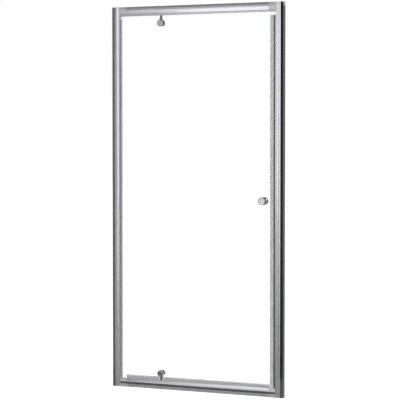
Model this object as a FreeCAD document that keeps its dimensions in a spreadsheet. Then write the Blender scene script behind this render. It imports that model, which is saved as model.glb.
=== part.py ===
import FreeCAD, Part
import Sketcher

import os

# Pivot shower door for an alcove: a glass pane that turns about two pivots set in
# from its edge, in a frame of two posts and two rails between wall channels.
# Millimetres. X runs to the right along the door, Y from the room into the shower,
# Z up. The origin is the middle of the door's foot, in the glass's mid plane.

# Driving dimensions: name, value and what it measures.
SIZES = (
    ("door_width", "900", "wall to wall over both channels"),
    ("door_height", "1850", "tray to the top of the jambs"),
    ("channel_depth", "25", "wall channel, front to back"),
    ("channel_reach", "30", "wall channel, wall to free edge"),
    ("channel_wall", "1.6", "wall channel's thickness"),
    ("channel_round", "1", "wall channel's corner radius"),
    ("channel_show", "13.5", "channel left bare beside the post"),
    ("channel_bead", "1.5", "rise of the channel's sloped front bead"),
    ("wall_hole", "5", "wall screw hole's diameter"),
    ("wall_hole_count", "4", "wall screw holes in each channel"),
    ("wall_hole_end", "120", "first wall screw hole above the tray"),
    ("post_width", "26.5", "post, wall side to opening side"),
    ("post_wall", "1.3", "post's wall thickness"),
    ("post_nose", "2.3", "rise of the post's round front"),
    ("post_lip", "6.5", "width of the lip beside the opening"),
    ("lip_depth", "23", "lip, front to back"),
    ("slide_gap", "0.4", "clearance of the post over the channel"),
    ("top_height", "45", "top rail's height"),
    ("top_round", "12", "top rail's upper front radius"),
    ("top_belly", "60", "top rail's front radius"),
    ("top_foot", "9", "height of the top rail's straight foot"),
    ("foot_set", "3", "top rail's foot behind its front"),
    ("bottom_height", "42", "bottom rail's height"),
    ("plinth_height", "16", "bottom rail's plinth"),
    ("nose_height", "28", "bottom rail's nose above the tray"),
    ("nose_edge", "2", "height of the nose's front edge"),
    ("plinth_set", "2", "plinth behind the nose"),
    ("undercut", "8", "depth of the groove under the nose"),
    ("slope_radius", "34", "bottom rail's sloped front"),
    ("crown_front", "7", "rail's level top before the glass plane"),
    ("crown_back", "8", "rail's level top behind the glass plane"),
    ("back_fall", "4", "fall of the rail's back edge"),
    ("rail_front", "14.5", "rails' front before the glass plane"),
    ("rail_back", "13", "rails' back behind the glass plane"),
    ("rail_wall", "1.8", "rails' wall thickness"),
    ("corner_length", "34", "corner joint between post and rail"),
    ("spigot_length", "14", "corner joint's spigot in the rail"),
    ("seat_gap", "0.2", "clearance of pieces seated in hollows"),
    ("cap_thick", "1.5", "jamb cap's plate"),
    ("plug_depth", "8", "jamb cap's plug in the post"),
    ("plug_wall", "1.5", "jamb cap plug's wall"),
    ("corner_screw", "4", "corner screw's shank diameter"),
    ("corner_screw_long", "18", "corner screw's shank"),
    ("corner_screw_pitch", "16", "between a corner's screws"),
    ("corner_screw_count", "2", "screws in each corner"),
    ("fixing_screw", "3.9", "adjustment screw's shank diameter"),
    ("fixing_screw_long", "8", "adjustment screw's shank"),
    ("fixing_count", "3", "adjustment screws on each jamb"),
    ("fixing_end", "200", "first adjustment screw above the tray"),
    ("head_ratio", "2", "screw head to shank diameter"),
    ("head_thick", "2.2", "pan head's height"),
    ("snap_cap", "12", "snap cap's diameter"),
    ("snap_cap_wall", "0.8", "snap cap's wall"),
    ("glass_thick", "5", "glass pane"),
    ("glass_round", "3", "glass pane's corner radius"),
    ("glass_gap_top", "15", "top rail down to the glass"),
    ("glass_gap_foot", "13", "bottom rail up to the glass"),
    ("door_gap", "0.4", "closed door's edges to the posts"),
    ("pivot_inset", "220", "pivot axis to the hinge post"),
    ("clamp_size", "33", "clamp disc's diameter"),
    ("clamp_thick", "14", "clamp disc's thickness"),
    ("clamp_edge", "3", "clamp disc's outer edge chamfer"),
    ("clamp_inset", "22", "clamp's centre from the glass's edge"),
    ("gasket_thick", "1", "gasket between disc and glass"),
    ("clamp_screw", "5", "clamping screw's diameter"),
    ("clamp_thread", "8", "clamping screw's hold in the front disc"),
    ("clamp_head", "3", "clamping screw's head height"),
    ("stem_size", "13", "pivot stem's diameter"),
    ("stem_gap", "0.5", "stem clear of the clamp discs"),
    ("pin_size", "6", "pivot pin's diameter"),
    ("pin_long", "12", "pivot pin beyond its stem"),
    ("lug_thick", "4.6", "pivot lug between the discs"),
    ("lug_wide", "14", "pivot lug's width"),
    ("notch_gap", "1", "glass notch around the lug"),
    ("bush_wall", "2", "pivot bush's wall"),
    ("bush_flange", "1.5", "bush flange's reach beyond its barrel"),
    ("bush_flange_thick", "1", "bush flange's thickness"),
    ("bush_long", "14", "bush's barrel"),
    ("running_gap", "0.05", "pin's radial clearance in the bush"),
    ("thrust_gap", "0.3", "pivot stem's shoulder to the flange"),
    ("block_long", "44", "pivot block along the rail"),
    ("block_high", "12", "top pivot block's height"),
    ("knob_size", "38", "knob's diameter"),
    ("knob_deep", "19", "knob's depth before its washer"),
    ("knob_neck", "28", "knob's neck diameter"),
    ("knob_neck_long", "4", "knob's neck"),
    ("knob_flare", "2", "knob's flare from neck to rim"),
    ("knob_edge", "1", "knob's face edge chamfer"),
    ("knob_inset", "66", "knob's axis to the closing post"),
    ("knob_height", "921", "knob's axis above the tray"),
    ("knob_washer", "1", "washer under the knob"),
    ("stud_size", "6", "knob stud's diameter"),
    ("stud_hold", "11", "stud's reach into each knob"),
    ("stud_gap", "0.1", "stud's radial clearance"),
    ("hole_gap", "2", "glass hole's radial clearance on studs"),
    ("seal_wall", "1", "seal's leg thickness"),
    ("seal_grip", "20", "seal's legs over the glass"),
    ("seal_drop", "12", "upright seals' foot below the pane"),
    ("magnet_wide", "10", "magnet core along the door"),
    ("magnet_deep", "8", "magnet core, front to back"),
    ("magnet_cover", "0.8", "seal's wall round the magnet core"),
    ("strike_deep", "5", "strike magnet's groove in the post"),
    ("strike_wide", "10", "strike magnet, front to back"),
    ("hinge_seal_wide", "10", "hinge-side seal over the pane's edge"),
    ("drip_grip", "7", "drip seal's legs over the glass"),
    ("fin_thick", "1", "drip seal's fin"),
    ("fin_gap", "0.4", "drip seal's fin above the bottom rail"),
    ("fin_lean", "4", "drip seal's fin towards the shower"),
    ("drip_start", "28", "drip seal from the pane's hinge edge"),
    ("drip_break", "20", "drip seal's break at the pivot"),
)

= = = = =

Your task is to gather every line with the word "behind" and copy it.

### Correct output
Model this object as a FreeCAD document that keeps its dimensions in a spreadsheet. Then write the Blender scene script behind this render. It imports that model, which is saved as model.glb.
    ("foot_set", "3", "top rail's foot behind its front"),
    ("plinth_set", "2", "plinth behind the nose"),
    ("crown_back", "8", "rail's level top behind the glass plane"),
    ("rail_back", "13", "rails' back behind the glass plane"),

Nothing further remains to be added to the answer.